OCC's Risk Report Is Tale of Two Banking Sectors

WASHINGTON — There may as well be two different industries when it comes to risks threatening the banking sector, according to a report from the Office of the Comptroller of the Currency.

Compliance challenges and operational risk are clear warning signs for the big banks, the OCC said in its Semiannual Risk Perspective. But the report outlined an entirely different set of issues for midsize and community banks, which are instead threatened by slow growth and an uncertain interest rate environment.

"We are definitely seeing more operational risk issues, compliance-related issues at many of our larger banks" while community banks are dealing with risks arising from "looking for the profitability, looking for the yield, attempting to find the loan growth," Darrin Benhart, the OCC's deputy comptroller for supervision risk management, said on a conference call to discuss the report.

The report, which covers risk trends for the second half 2014, reiterated that cybersecurity is a principal concern for the industry. It also raised red flags about banks' exposure to the oil and natural gas industry, commercial real estate concerns, underwriting standards for indirect auto lending, leveraged loans and a looming end to the draw period for home equity lines of credit.

"Cybersecurity and cyber threats have obviously been at the top of the OCC priority risk for the last two years," Beth Dugan, deputy comptroller for operational risk at the OCC, said on the conference call.

The OCC listed "high strategic risk" associated with "intense competitive pressures" as the top concern facing community and midsize banks. That was followed by issues dealing with management succession and retaining key staff, as well as eroding credit underwriting.
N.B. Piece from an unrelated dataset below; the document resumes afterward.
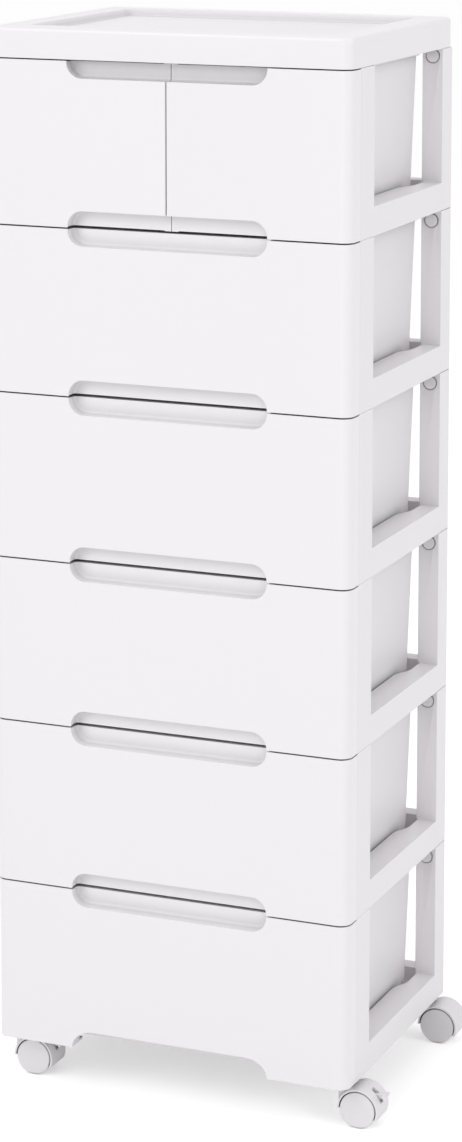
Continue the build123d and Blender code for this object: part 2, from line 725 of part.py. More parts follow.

Meanwhile, weakness in enterprise risk practices, high levels of operational risk and growing cyber-related vulnerabilities were the top three risks facing large banks.

Yet cybersecurity was noted as an area of concern for banks of all sizes, the OCC said.

Dugan said that as bigger banks fortify their cyberdefenses, cybercriminals appear to be moving down the food chain to find institutions with more vulnerable systems.

"Cyber threats are increasing just across the entire environment," Dugan said. She added that the threat is increasing for smaller banks as larger banks adopt mitigating controls. "The bad actors are just going down looking for the weakest link," Dugan said.

Benhart said falling oil prices have led to concerns not only about banks' direct exposure to the oil and natural gas industry, but also about indirect exposure to other correlated businesses — such as the office and hospitality sectors — that are starting to feel the effects of the falling prices.

"We are starting to see some credit issues that are related to the oil and gas industry," he said.

The report also noted that underwriting standards for commercial real estate, leveraged loans and indirect auto lending continue to be a risk.

Syndicated leveraged loan volume fell 17% in 2014, but it was still the second-highest level on record, the OCC said. The average debt-to-earnings "multiples" for leveraged loans — before interest, depreciation and amortization — rose to 4.9 times in 2014, higher than the 4.7 figure registered a year earlier and the highest level since 2007.

Benhart also pointed to a wave of home equity lines that will reach the end of the draw period over the next three years, increasing the potential for delinquencies.

"2015 is the start of a three-year period when roughly $131 billion, or almost half of outstanding HELOC balances, have scheduled transitions from draw period to repayment," Benhart said.

Bank Secrecy Act and anti-money laundering compliance was also a risk. Similar to cyber-related concerns, the OCC said high-risk customers are starting to turn up in smaller institutions as larger banks are either declining their accounts or implementing stronger defenses.

"Displacement of customers due to reevaluation strategies by larger institutions may result in the continued on-boarding of higher-risk customers by banks that potentially have less experience with associated BSA risks," the OCC said.